The Food and Drug Administration’s penchant for “guidance” documents as opposed to formal rulemaking needs to end, according to a business-oriented public interest legal foundation.
“FDA’s turn away from notice-and-comment rulemaking has an obvious motive: Formal rulemaking can be quite cumbersome, and FDA would prefer where possible to avoid the time and expense involved,” says attorney Richard Samp. “But the agency’s embrace of informal rulemaking imposes significant and unwarranted regulatory burdens on affected businesses.”
Samp is chief counsel for the 40-year-old Washington Legal Foundation (WLF).
While WLF’s seven-page comment was in response to how FDA might improve regulations on drug evaluations, the agency frequently uses guidance documents to direct food safety efforts as well.
Samp says FDA’s “heavy reliance” on guidance documents as a regulatory tool undercuts the notice-and-comment rulemaking requirements of the federal Administrative Procedure Act (APA) of 1946 and imposes excessive burdens on regulated businesses.
The WLF comments suggest FDA should begin curtailing its use of both guidance and draft guidance documents. It points to two Executive Orders issued by President Donald J. Trump, directing agencies to reduce regulatory burdens on the public.
“There is no question that FDA guidance documents are encompassed with the review process mandated by the two executive orders,” WLF’s comments say. Both executive orders cover any “agency statement of general or particular applicability and future effect designed to implement, interpret, or prescribe law or policy.”
While FDA routinely states that guidance documents do not operate to bind FDA or the public, it also emphasizes that such documents embody FDA’s “current thinking” on regulatory issues. Also, agency enforcement personnel regularly point to guidance documents as their basis for concluding that a regulated entity is not complying with the federal Food, Drug, and Cosmetic Act.

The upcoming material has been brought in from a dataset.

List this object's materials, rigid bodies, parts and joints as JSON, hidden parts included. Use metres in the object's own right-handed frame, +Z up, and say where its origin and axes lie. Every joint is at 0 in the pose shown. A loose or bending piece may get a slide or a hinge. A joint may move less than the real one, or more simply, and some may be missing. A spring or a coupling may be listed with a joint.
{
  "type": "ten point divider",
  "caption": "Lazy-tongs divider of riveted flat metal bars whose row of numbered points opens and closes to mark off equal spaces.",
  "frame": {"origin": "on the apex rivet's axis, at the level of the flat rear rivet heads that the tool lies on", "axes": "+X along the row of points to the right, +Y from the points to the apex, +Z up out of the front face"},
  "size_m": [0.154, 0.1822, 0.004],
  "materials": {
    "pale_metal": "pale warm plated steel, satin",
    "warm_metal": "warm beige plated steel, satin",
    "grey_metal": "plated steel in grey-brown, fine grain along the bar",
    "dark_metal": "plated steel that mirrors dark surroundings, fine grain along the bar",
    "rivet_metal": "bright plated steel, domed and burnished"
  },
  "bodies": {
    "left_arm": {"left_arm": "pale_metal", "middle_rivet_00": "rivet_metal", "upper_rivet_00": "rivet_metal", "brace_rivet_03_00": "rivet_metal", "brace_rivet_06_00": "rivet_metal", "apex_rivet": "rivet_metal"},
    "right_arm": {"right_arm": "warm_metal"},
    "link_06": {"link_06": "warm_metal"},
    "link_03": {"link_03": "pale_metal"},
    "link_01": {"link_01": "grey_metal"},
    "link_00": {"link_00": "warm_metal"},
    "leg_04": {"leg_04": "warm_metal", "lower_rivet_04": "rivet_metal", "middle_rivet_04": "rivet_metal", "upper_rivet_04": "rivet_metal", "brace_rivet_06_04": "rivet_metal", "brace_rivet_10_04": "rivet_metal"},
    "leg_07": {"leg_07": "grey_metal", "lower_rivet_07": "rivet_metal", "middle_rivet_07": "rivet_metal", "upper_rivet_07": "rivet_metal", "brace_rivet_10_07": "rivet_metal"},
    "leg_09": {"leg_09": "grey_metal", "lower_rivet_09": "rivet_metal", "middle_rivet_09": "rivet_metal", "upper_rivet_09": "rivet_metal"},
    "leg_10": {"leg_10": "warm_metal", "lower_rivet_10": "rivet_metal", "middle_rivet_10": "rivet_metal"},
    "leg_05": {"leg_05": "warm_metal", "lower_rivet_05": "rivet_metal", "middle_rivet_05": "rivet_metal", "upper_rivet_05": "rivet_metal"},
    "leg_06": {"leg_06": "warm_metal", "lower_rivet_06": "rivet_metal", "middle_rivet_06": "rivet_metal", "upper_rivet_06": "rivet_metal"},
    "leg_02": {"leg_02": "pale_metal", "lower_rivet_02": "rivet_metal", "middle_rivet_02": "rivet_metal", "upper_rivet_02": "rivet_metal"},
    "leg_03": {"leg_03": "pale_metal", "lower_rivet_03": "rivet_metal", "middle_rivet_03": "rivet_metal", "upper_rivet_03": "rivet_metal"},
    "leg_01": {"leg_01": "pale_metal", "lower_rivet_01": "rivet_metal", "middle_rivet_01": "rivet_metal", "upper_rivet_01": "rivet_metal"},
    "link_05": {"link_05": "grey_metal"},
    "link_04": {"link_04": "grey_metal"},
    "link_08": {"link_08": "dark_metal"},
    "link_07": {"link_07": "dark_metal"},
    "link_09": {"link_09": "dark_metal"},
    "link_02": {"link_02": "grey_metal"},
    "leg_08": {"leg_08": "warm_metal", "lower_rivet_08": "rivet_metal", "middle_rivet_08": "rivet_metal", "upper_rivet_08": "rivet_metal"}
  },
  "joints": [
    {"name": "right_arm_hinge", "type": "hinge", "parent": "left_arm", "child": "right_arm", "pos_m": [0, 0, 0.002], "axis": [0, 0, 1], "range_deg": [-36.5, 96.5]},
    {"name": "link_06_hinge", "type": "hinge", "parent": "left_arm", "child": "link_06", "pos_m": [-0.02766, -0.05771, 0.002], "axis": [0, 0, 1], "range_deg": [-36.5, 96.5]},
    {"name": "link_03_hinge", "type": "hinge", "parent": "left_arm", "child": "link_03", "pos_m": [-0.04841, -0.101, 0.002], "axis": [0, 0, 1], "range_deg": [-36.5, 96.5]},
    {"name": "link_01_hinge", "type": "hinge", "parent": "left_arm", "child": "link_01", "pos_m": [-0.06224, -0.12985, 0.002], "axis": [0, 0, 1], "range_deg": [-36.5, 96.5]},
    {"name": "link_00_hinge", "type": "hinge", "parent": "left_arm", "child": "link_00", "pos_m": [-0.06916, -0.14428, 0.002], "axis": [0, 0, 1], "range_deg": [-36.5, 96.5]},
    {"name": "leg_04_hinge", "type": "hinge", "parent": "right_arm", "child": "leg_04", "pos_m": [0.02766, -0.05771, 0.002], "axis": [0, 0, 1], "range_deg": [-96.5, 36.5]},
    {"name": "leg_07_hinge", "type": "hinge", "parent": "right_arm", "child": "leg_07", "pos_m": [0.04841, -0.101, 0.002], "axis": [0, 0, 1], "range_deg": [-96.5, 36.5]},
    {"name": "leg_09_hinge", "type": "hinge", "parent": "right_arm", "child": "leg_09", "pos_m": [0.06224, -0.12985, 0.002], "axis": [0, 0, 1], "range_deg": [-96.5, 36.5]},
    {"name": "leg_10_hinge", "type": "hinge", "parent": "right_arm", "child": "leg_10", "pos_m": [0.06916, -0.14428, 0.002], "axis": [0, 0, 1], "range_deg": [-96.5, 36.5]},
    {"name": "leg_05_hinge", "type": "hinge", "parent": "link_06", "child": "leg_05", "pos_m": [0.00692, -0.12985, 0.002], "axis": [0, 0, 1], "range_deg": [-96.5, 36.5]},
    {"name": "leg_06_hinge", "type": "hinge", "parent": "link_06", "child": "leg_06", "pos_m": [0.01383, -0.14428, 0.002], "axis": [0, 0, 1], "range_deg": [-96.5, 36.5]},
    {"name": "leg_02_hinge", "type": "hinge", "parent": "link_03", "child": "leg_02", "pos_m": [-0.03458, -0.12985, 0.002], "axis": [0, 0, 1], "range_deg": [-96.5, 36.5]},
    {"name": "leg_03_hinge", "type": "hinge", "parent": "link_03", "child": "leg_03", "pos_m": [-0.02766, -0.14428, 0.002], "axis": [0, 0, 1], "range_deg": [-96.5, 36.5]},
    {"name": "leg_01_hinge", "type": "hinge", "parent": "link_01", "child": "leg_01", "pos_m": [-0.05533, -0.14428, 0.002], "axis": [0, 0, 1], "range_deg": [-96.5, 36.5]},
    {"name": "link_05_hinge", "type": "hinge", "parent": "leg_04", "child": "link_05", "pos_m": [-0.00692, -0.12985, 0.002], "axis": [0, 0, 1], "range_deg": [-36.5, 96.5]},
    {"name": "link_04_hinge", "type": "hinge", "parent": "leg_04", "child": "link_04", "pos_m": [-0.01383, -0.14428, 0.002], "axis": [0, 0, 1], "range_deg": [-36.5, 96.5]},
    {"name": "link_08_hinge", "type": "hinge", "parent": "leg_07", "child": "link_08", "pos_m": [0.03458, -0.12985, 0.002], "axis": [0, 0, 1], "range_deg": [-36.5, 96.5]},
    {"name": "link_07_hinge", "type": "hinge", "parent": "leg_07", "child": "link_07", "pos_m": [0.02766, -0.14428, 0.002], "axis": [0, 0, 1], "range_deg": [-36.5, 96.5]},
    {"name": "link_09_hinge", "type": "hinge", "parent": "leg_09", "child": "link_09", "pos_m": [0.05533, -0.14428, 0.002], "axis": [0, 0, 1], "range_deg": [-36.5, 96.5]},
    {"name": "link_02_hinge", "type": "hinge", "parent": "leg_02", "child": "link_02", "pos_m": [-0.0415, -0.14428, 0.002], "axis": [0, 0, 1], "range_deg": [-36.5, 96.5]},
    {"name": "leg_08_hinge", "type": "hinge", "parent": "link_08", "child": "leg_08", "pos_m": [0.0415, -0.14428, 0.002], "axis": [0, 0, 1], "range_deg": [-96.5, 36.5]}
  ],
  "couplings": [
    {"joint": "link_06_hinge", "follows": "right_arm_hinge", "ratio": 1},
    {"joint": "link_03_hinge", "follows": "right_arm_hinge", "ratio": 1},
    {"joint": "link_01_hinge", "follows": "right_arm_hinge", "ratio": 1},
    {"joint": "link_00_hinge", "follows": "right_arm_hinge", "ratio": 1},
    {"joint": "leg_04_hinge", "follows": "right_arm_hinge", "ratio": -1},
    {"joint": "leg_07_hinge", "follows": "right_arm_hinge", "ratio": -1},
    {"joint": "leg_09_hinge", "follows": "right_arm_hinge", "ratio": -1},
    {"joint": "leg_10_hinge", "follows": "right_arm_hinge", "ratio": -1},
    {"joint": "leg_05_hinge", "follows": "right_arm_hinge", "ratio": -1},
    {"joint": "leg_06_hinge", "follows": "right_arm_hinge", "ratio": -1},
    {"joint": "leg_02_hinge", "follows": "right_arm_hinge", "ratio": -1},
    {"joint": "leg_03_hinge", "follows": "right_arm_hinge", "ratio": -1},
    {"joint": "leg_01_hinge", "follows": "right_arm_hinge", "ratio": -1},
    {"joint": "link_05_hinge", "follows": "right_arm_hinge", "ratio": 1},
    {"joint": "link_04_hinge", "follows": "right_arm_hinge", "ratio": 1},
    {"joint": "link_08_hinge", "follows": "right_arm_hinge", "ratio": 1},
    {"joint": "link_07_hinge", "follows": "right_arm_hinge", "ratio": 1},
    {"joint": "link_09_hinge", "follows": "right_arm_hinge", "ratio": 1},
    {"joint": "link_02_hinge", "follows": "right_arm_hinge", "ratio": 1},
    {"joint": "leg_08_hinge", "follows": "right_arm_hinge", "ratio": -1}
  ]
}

In documenting FDA’s increasing reliance on guidance documents, WLF says the agency has released more than 2,000 guidance and draft guidance documents in recent decades. Many cover topics that were previously covered by formal regulations. The FDA has standard language that accompanies its guidance documents:
“This guidance represents the Food and Drug Administration’s (FDA or Agency) current thinking on this topic. It does not establish any rights for any person and does not bind FDA or the public. You can use an alternative approach if it satisfies the requirements of the applicable statutes and regulations. To discuss an alternative approach, contact the FDA staff responsible for this guidance using the contact information on the title page.”
The Washington Legal Foundation says businesses cannot afford to ignore guidance and draft guidance documents from FDA, but it’s not possible to get courts to review them because of their informal nature.
Federal courts recognize the value of “notice and comment” requirements for public involvement, fairness, and creating a record for judicial review. FDA “in recent decades” has been “far less likely” to adhere to formal regulatory processes, according to the group.
It also calls for these reforms:
- Draft guidance should automatically expire if not placed into final status within two years.
- Any guidance that has been in effect for at least five years should be subjected to formal review to determine whether the subject matter of the guidance would more properly be incorporated into formal regulation.
- No guidance will be issued in draft or final form until after FDA has made a formal determination that the use of APA notice-and-comment procedures is not feasible.
Among its involvements with the FDA regulatory processes, WLF has litigated FDA’s authority to restrict manufacturer speech, including the dissemination of medical texts and peer-reviewed journal where it said FDA’s attempted regulation was “particularly inept.”